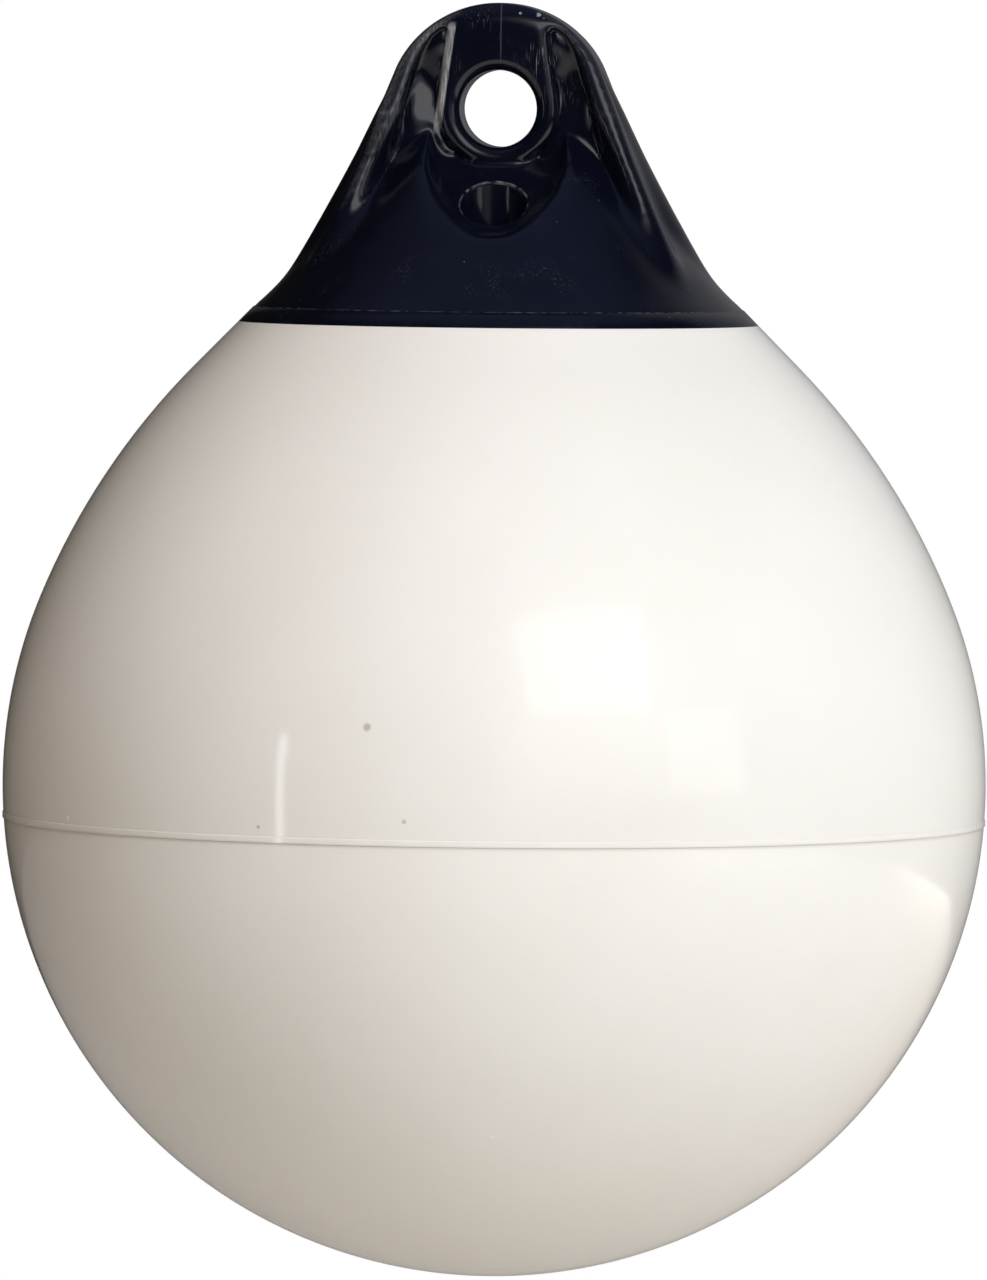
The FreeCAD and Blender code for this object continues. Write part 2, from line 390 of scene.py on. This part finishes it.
radius, length, middle = ropeHold["valvePlug"]
valvePlug = cylinder(radius, length, (0, neckSizes["valveOffset"], middle))
bmesh.ops.bisect_plane(valvePlug, plane_co=scoopFloor, clear_outer=True,
                       plane_no=(0, -math.sin(slope), math.cos(slope)),
                       geom=valvePlug.verts[:] + valvePlug.edges[:] + valvePlug.faces[:])
bmesh.ops.holes_fill(valvePlug, edges=[edge for edge in valvePlug.edges if edge.is_boundary],
                     sides=0)
bmesh.ops.recalc_face_normals(valvePlug, faces=valvePlug.faces)
combine(hold, asObject(valvePlug, "valve_plug"), "UNION")

below, over, height, middle = ropeHold["underFill"]
underFill = bmesh.new()
bmesh.ops.create_cone(underFill, cap_ends=True, segments=ropeHold["holeSteps"], radius1=below,
                      radius2=over, depth=height, matrix=Matrix.Translation((0, 0, middle)))
combine(hold, asObject(underFill, "under_fill"), "UNION")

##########

Copy every line of the material, please, keeping it exactly the same.

### Exercise response
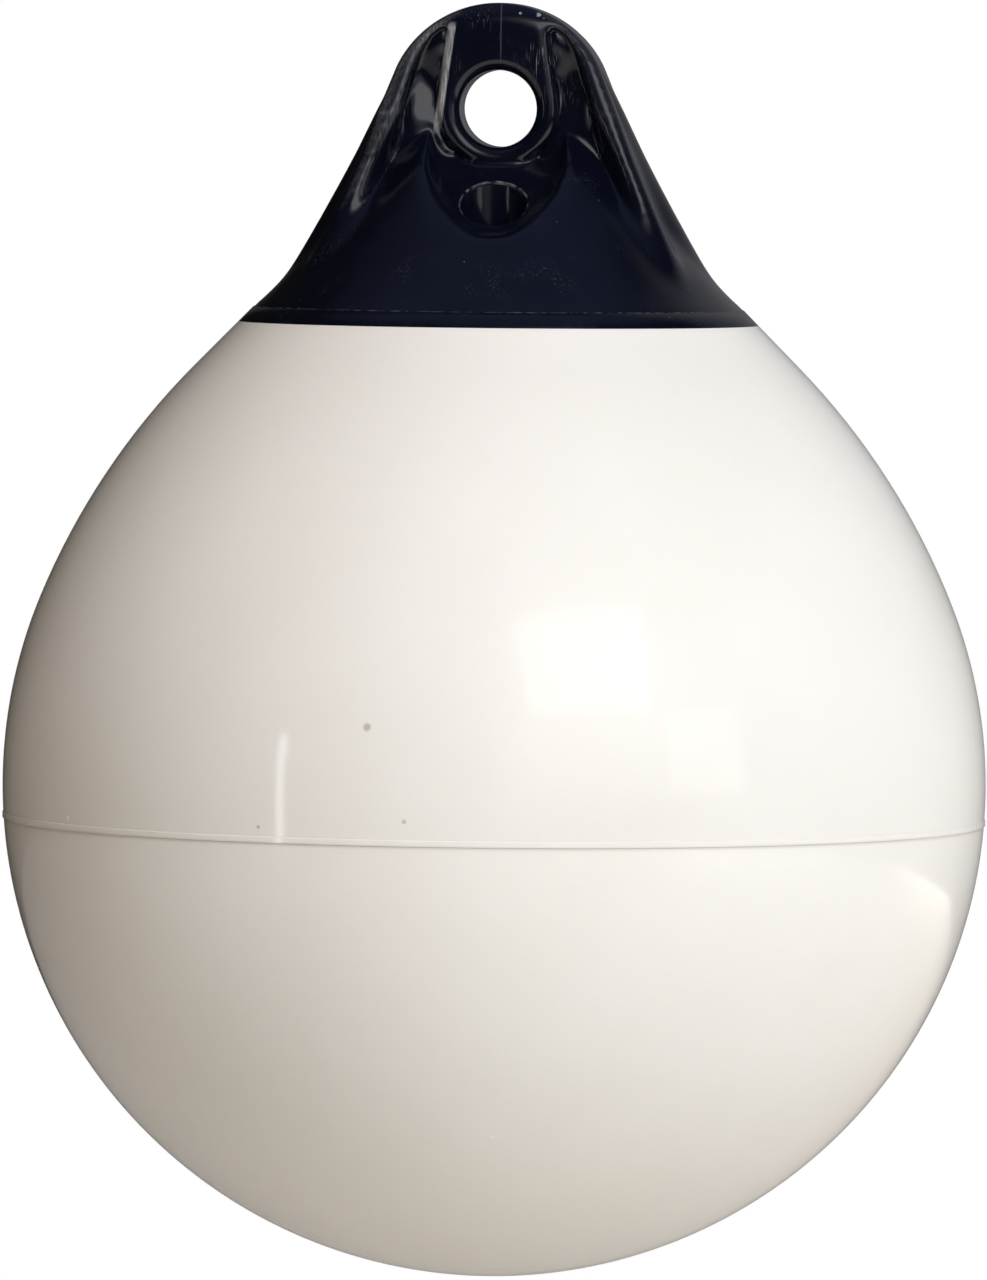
The FreeCAD and Blender code for this object continues. Write part 2, from line 390 of scene.py on. This part finishes it.
radius, length, middle = ropeHold["valvePlug"]
valvePlug = cylinder(radius, length, (0, neckSizes["valveOffset"], middle))
bmesh.ops.bisect_plane(valvePlug, plane_co=scoopFloor, clear_outer=True,
                       plane_no=(0, -math.sin(slope), math.cos(slope)),
                       geom=valvePlug.verts[:] + valvePlug.edges[:] + valvePlug.faces[:])
bmesh.ops.holes_fill(valvePlug, edges=[edge for edge in valvePlug.edges if edge.is_boundary],
                     sides=0)
bmesh.ops.recalc_face_normals(valvePlug, faces=valvePlug.faces)
combine(hold, asObject(valvePlug, "valve_plug"), "UNION")

below, over, height, middle = ropeHold["underFill"]
underFill = bmesh.new()
bmesh.ops.create_cone(underFill, cap_ends=True, segments=ropeHold["holeSteps"], radius1=below,
                      radius2=over, depth=height, matrix=Matrix.Translation((0, 0, middle)))
combine(hold, asObject(underFill, "under_fill"), "UNION")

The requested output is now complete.